When I was in elementary school, one of my classmates told me I couldn’t come to her birthday party because of the color and texture of my hair. It was poofy, curly, and dark brown. I was told that the dhal and rice that I brought every day for lunch looked like vomit. Now that it’s a part of pop culture and in style, I see the same people who made fun of me trying to get their straight hair to look like mine, and relishing the rice and dhal, which apparently no longer looks like vomit. And I wonder why it’s acceptable for them, when it isn’t for me.
The problem of appropriation arises when members of the majority, which in most developed countries means Caucasians, make use of other cultures but fail to use their position of power to help eliminate the oppression that those cultures face. Essentially, in these cases, people of color are made fun of and sometimes even dehumanized for practicing their own cultures, but Caucasians who do the same are seen as creative or unique.

One specific instance of appropriation relates to bindis. Bindis are worn by South Asian women, and are often compared to Christians wearing a cross. When Desi, Hindu, and Islamic women wear bindis, we’re sometimes called “dot heads”, “Pakis” or even “terrorists”, even though it’s our religion. Bindis often symbolized marital status, and represents the third eye, which, according to the religion, is a ward against evil. When Caucasian women don it, they’re told they look beautiful, that they’re so tumblr, or coachella, or hipster.

In 2014, the Miss America pageant was won by a girl named Nina Davuluri. Her win was monumental for many people, because she was the first Indian American in the pageant’s history to win. However, her win was met with horrible responses. She was called a “dot head,” “Miss 7-11”, and a terrorist. This same culture however, is celebrated when donned by white people.

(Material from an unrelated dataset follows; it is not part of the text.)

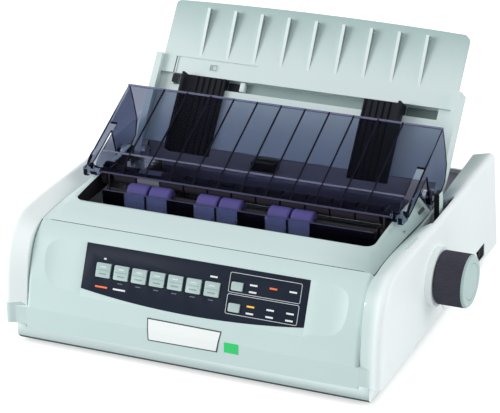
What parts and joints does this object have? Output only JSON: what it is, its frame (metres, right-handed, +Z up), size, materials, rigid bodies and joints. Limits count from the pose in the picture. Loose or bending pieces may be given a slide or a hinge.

Basically, appropriation is pulling the culture away from those who built it, from those who fought for it, and from those who suffered great things to maintain their culture. It’s erasing all that we (people of color) have, and all that we’ve made for ourselves, and kind of giving it all to the majority. The media sometimes even encourages it, with singers like Madonna and Perrie Edwards wearing bindis on stage, and the Kardashian/Jenner clan wearing hijabs, dreads, and afros for “fashion” or to be “trendy.” That message furthers the idea that people of color can’t have anything for themselves, and it tells young, impressionable people that it’s okay for this to happen. But no one says anything about it.
The Kardashian/Jenner clan is notorious for their abuse of South Asian and African American cultures. Kylie Jenner has been publicly called out on her appropriation of dreadlocks specifically. One of Jenner’s Instagram posts, which was captioned “#whitegirlsdoitbetter” depicted her wearing cornrows. Amandla Stenberg, a 16 year old actress and activist, commented on the post, stating “when [you] appropriate black features and culture but fail to use [your] position of power to help black Americans by directing attention towards [your] wigs instead of police brutality or racism #whitegirlsdoitbetter.” The response to this was people attacking Stenberg.

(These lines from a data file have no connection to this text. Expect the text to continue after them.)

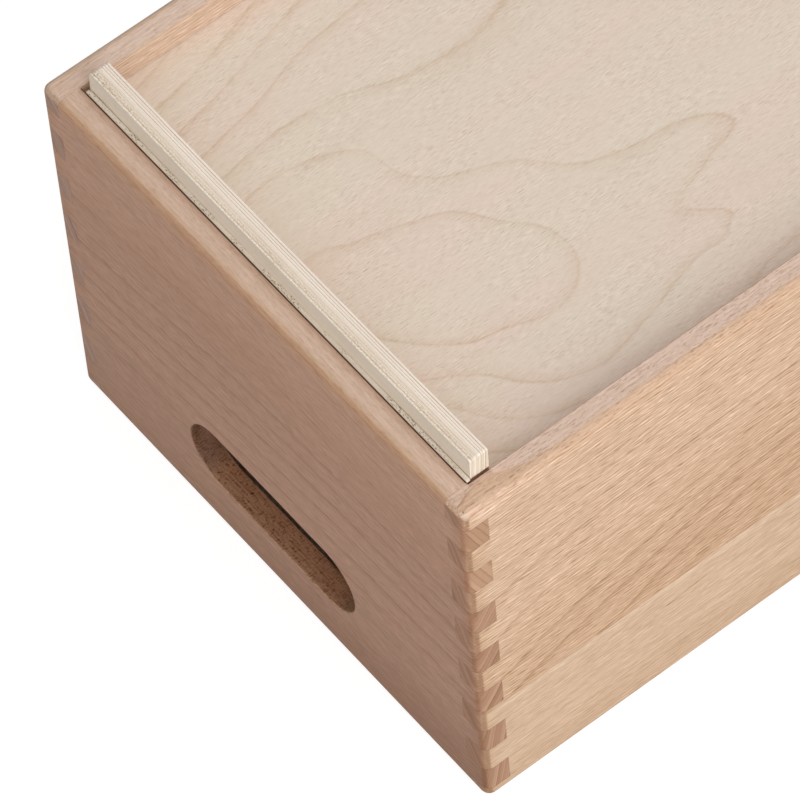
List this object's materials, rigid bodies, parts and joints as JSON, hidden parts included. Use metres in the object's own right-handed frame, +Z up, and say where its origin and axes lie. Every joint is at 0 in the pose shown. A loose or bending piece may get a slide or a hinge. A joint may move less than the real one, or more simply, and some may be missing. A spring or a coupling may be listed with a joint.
{
  "type": "sliding lid box",
  "caption": "Open-topped rectangular wooden storage box with finger-jointed corners, a hand slot in each end wall and a plywood lid that slides off lengthwise by a raised batten",
  "frame": {"origin": "Middle of the box's footprint, on the surface that it stands on, with the lid shut.", "axes": "+Z is up. +Y runs along the box's length, the way the lid slides off, so the full-height front wall is at -Y and the lower rear wall is at +Y. +X runs across the box to the right, seen from the front wall."},
  "size_m": [0.3, 0.4, 0.245],
  "materials": {
    "beech": "sanded solid beech with a thin matt clear coat",
    "birch_plywood": "sanded birch plywood with a thin matt clear coat",
    "batten_plywood": "sanded birch plywood with its plies on show along the top edge"
  },
  "bodies": {
    "case": {"front_wall_lower": "beech", "front_wall_middle": "beech", "front_wall_upper": "beech", "rear_wall_lower": "beech", "rear_wall_middle": "beech", "rear_wall_upper": "beech", "left_wall_lower": "beech", "left_wall_upper": "beech", "right_wall_lower": "beech", "right_wall_upper": "beech", "floor_panel": "birch_plywood"},
    "lid": {"lid_panel": "birch_plywood", "lid_batten": "batten_plywood"}
  },
  "joints": [
    {"name": "lid_slide", "type": "slide", "parent": "case", "child": "lid", "axis": [0, 1, 0], "range_m": [0, 0.371]}
  ]
}
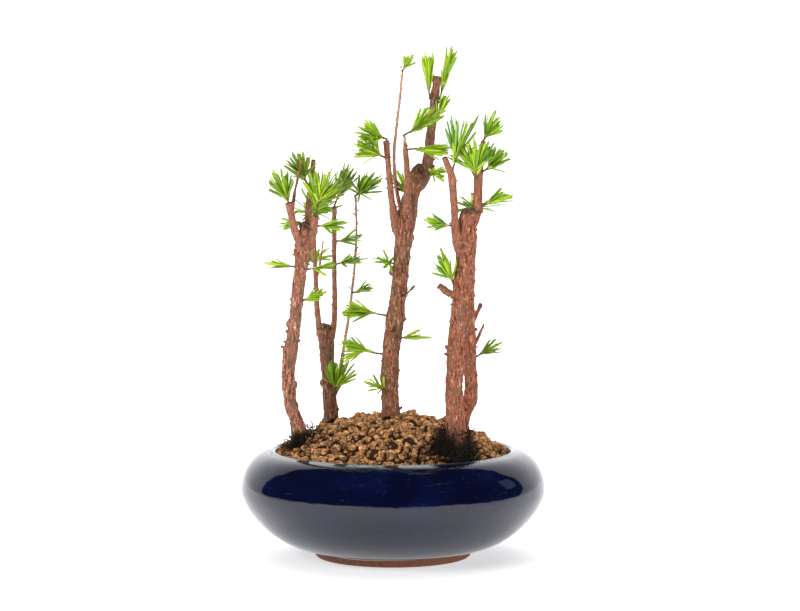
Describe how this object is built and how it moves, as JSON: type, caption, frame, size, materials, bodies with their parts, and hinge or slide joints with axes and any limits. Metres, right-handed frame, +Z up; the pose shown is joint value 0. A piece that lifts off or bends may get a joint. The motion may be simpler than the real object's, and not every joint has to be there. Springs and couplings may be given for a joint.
{
  "type": "dawn redwood bonsai",
  "caption": "Group of slim upright dawn redwood trees with tufts of young spring needles, growing from a mound of clay grains in a low round glazed pot.",
  "frame": {"origin": "centre of the flat underside of the pot", "axes": "+Z up along the trees, -Y towards the side that is seen from the front, +X to the right of that view"},
  "size_m": [0.24, 0.24, 0.4046],
  "materials": {
    "bark": "flaking reddish brown bark",
    "young_bark": "coppery young bark",
    "needles": "soft satin spring green",
    "glaze": "glossy dark cobalt glaze over a bare foot",
    "clay_grains": "rough baked clay grains"
  },
  "bodies": {
    "root": {"bough_centre_front": "young_bark", "bough_centre_left": "young_bark", "bough_front_left": "young_bark", "bough_front_right": "young_bark", "bough_left_right": "young_bark", "bough_left_stub": "young_bark", "bough_left_tall": "young_bark", "bough_slim_left": "young_bark", "bough_slim_right": "young_bark", "leader": "young_bark", "needles_back_right": "needles", "needles_centre_back": "needles", "needles_centre_foot": "needles", "needles_centre_front_side": "needles", "needles_centre_front_tip": "needles", "needles_centre_left_side": "needles", "needles_centre_left_tip": "needles", "needles_centre_low_left": "needles", "needles_centre_low_right": "needles", "needles_centre_mid": "needles", "needles_centre_shelf": "needles", "needles_front_back": "needles", "needles_front_inner": "needles", "needles_front_left": "needles", "needles_front_left_mid": "needles", "needles_front_left_side": "needles", "needles_front_right": "needles", "needles_front_right_low": "needles", "needles_front_right_side": "needles", "needles_leader_left": "needles", "needles_leader_low": "needles", "needles_leader_side": "needles", "needles_leader_top": "needles", "needles_left_back": "needles", "needles_left_crown": "needles", "needles_left_inner": "needles", "needles_left_low": "needles", "needles_left_lower": "needles", "needles_left_outer": "needles", "needles_left_shelf": "needles", "needles_left_side": "needles", "needles_left_under": "needles", "needles_slim_back": "needles", "needles_slim_foot": "needles", "needles_slim_head": "needles", "needles_slim_side": "needles", "needles_slim_top": "needles", "needles_whip_centre": "needles", "needles_whip_mid": "needles", "needles_whip_top": "needles", "needles_whip_upper": "needles", "pot": "glaze", "soil": "clay_grains", "trunk_back": "bark", "trunk_centre": "bark", "trunk_front": "bark", "trunk_left": "bark", "trunk_slim": "bark", "whip_centre": "young_bark", "whip_slim": "young_bark"}
  },
  "joints": []
}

Often, when I call people out on cultural appropriation they get really defensive, upset, and sometimes even flat out mean. I’ve been yelled at, been accused of reverse racism, and have lost friendships, at the fault of both parties. And, to some extent, I understand why the reaction is like this. Because this is such a sensitive topic for both sides, people discussing it can be really rude, and people on the opposing side can feel attacked personally, or feel that the entire Caucasian race is being attacked. When this happens, attention can be drawn away from cultural appropriation, which continues to be a factor in the systematic racism and oppression we must continue to confront and combat in our society. We need to work together to find a way to resolve this issue. We need to replace cultural appropriation with respect, understanding, and a genuine recognition of the value of diversity.